WA deal in sight. More shuffling of the deck chairs on the good ship Titanic that is the Australian print industry, with the oldest deal on the table — the takeover of News Corp’s sliding Sunday Times in Perth by Kerry Stokes’ Seven West Media — reportedly moving closer. The Australian Financial Review reported this morning that an end was “in sight” for the deal, which would also result in the associated website, Perth Now, being taken over by Seven West, which already controls the West Australian and the Seven TV network and dominates media in the state. “It is understood the Australian Competition and Consumer Commission has already been approached for its views on the transaction, and sources close to the competition watchdog say a deal should be done before the end of the month,” the AFR reported this morning. The West Australian’s website is a tie-up with Yahoo, while Perth Now has a snappy name and good brand recognition — one Perth media insider speculated it would be an attractive part of any offer when Crikey gauged attitudes towards the tip-up in March. 

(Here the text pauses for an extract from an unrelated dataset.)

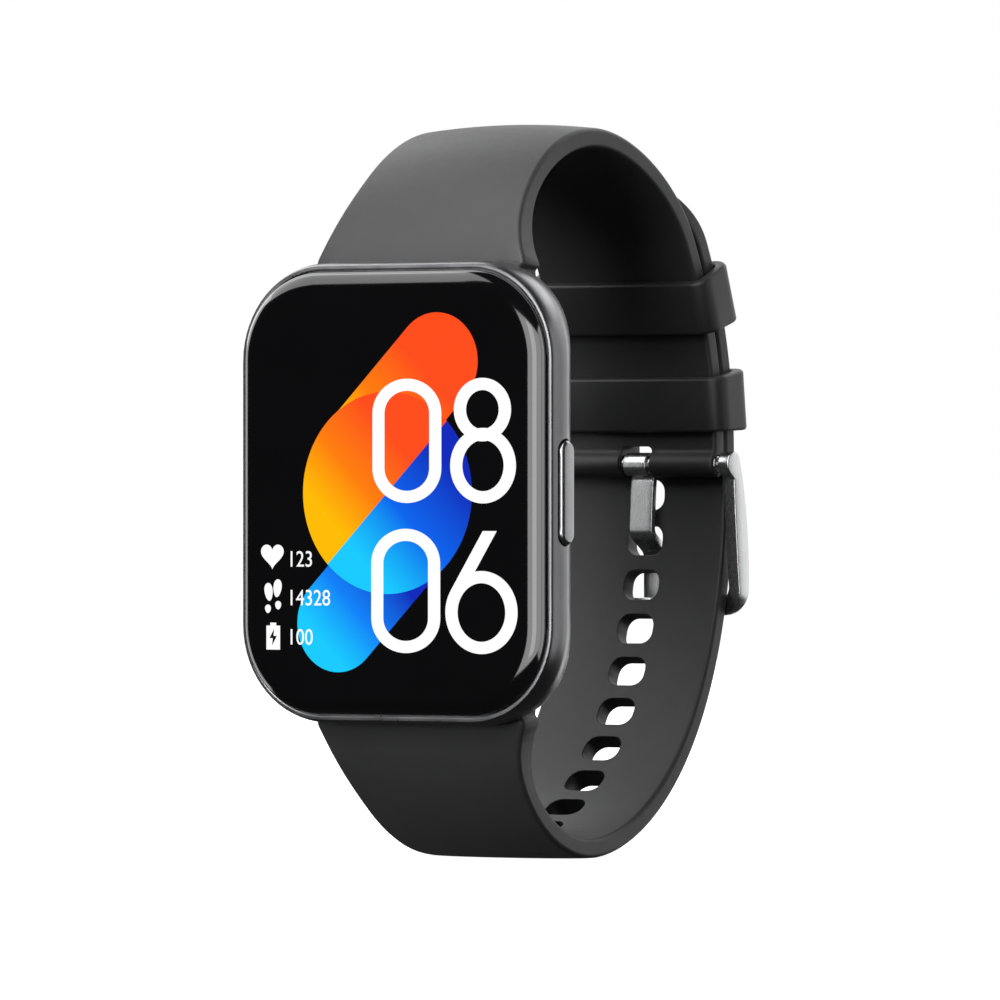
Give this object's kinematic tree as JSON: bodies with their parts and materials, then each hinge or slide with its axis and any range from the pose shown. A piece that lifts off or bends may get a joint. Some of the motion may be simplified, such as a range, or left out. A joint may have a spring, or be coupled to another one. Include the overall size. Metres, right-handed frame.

Seven West Media shares slid earlier this month (falling from a recent high of $1.12 a share to a low of $1.03 on Monday of this week). But they have since bounced and yesterday jumped 5 cents, or more than 4%, to $110, so obviously the deal has been done and the impact on Seven West won’t be as large as feared earlier this month. The other deal to watch is whether News Corp pays the $65 million for the regional newspaper business of associate APN News and Media. News Corp owns 14.9% of APN, and its boss, Michael Miller, is a former CEO of APN. — Glenn Dyer and Myriam Robin

Riley up. Speaking of the ABC, it’s promoted head of indigineous Sally Riley as the head of all scripted production. Riley has headed the ABC’s indigineous unit since 2010, and under her leadership it has delivered a string of highly acclaimed productions like Black Comedy, Gods of Wheat Street, 8MMM Aboriginal Radio, and Redfern Now, as well as the eagerly anticipated Cleverman (on which Riley was executive producer). Riley is an indigenous woman of the Wiradjuri nation —  there aren’t too many like her in the executive ranks of Australia’s television industry. — Myriam Robin

Vice cuts. On Tuesday The Telegraph newspaper in London cut a dozen or so senior reporters and editors, and on Wednesday Vice News revealed it had cut 20 journalists, producers and other staff in the US and UK. Five people were cut in London, including three online reporters. In the US the count was 15. The Press Gazette reported that “The cuts have been made under newly appointed global news operations director Josh Tyrangiel, formerly Bloomberg’s chief content officer, who is looking to consolidate the brand’s offering ahead of the launch of a nightly news broadcast on HBO, which he will oversee.” The Vice News UK website, launched in 2014, will retain a team of 18 editorial staff, including production editors, broadcasters, reporters, producers, video journalists and researchers. — Glenn Dyer

Pyrrhic victory for CBS. America’s 2015-16 ratings battle is about to end, and CBS will win the season by any traditional measure, but eking out higher audience figures and share is proving to be impossible.

CBS will end up top again in the most important advertising/viewing demographic in the US, 18- to 49-year-olds. Sports programming again played a major role in the results. CBS had the Super Bowl this year (NBC had it in 2015, and Fox has it in 2017). This year’s game dragged in 112 million viewers.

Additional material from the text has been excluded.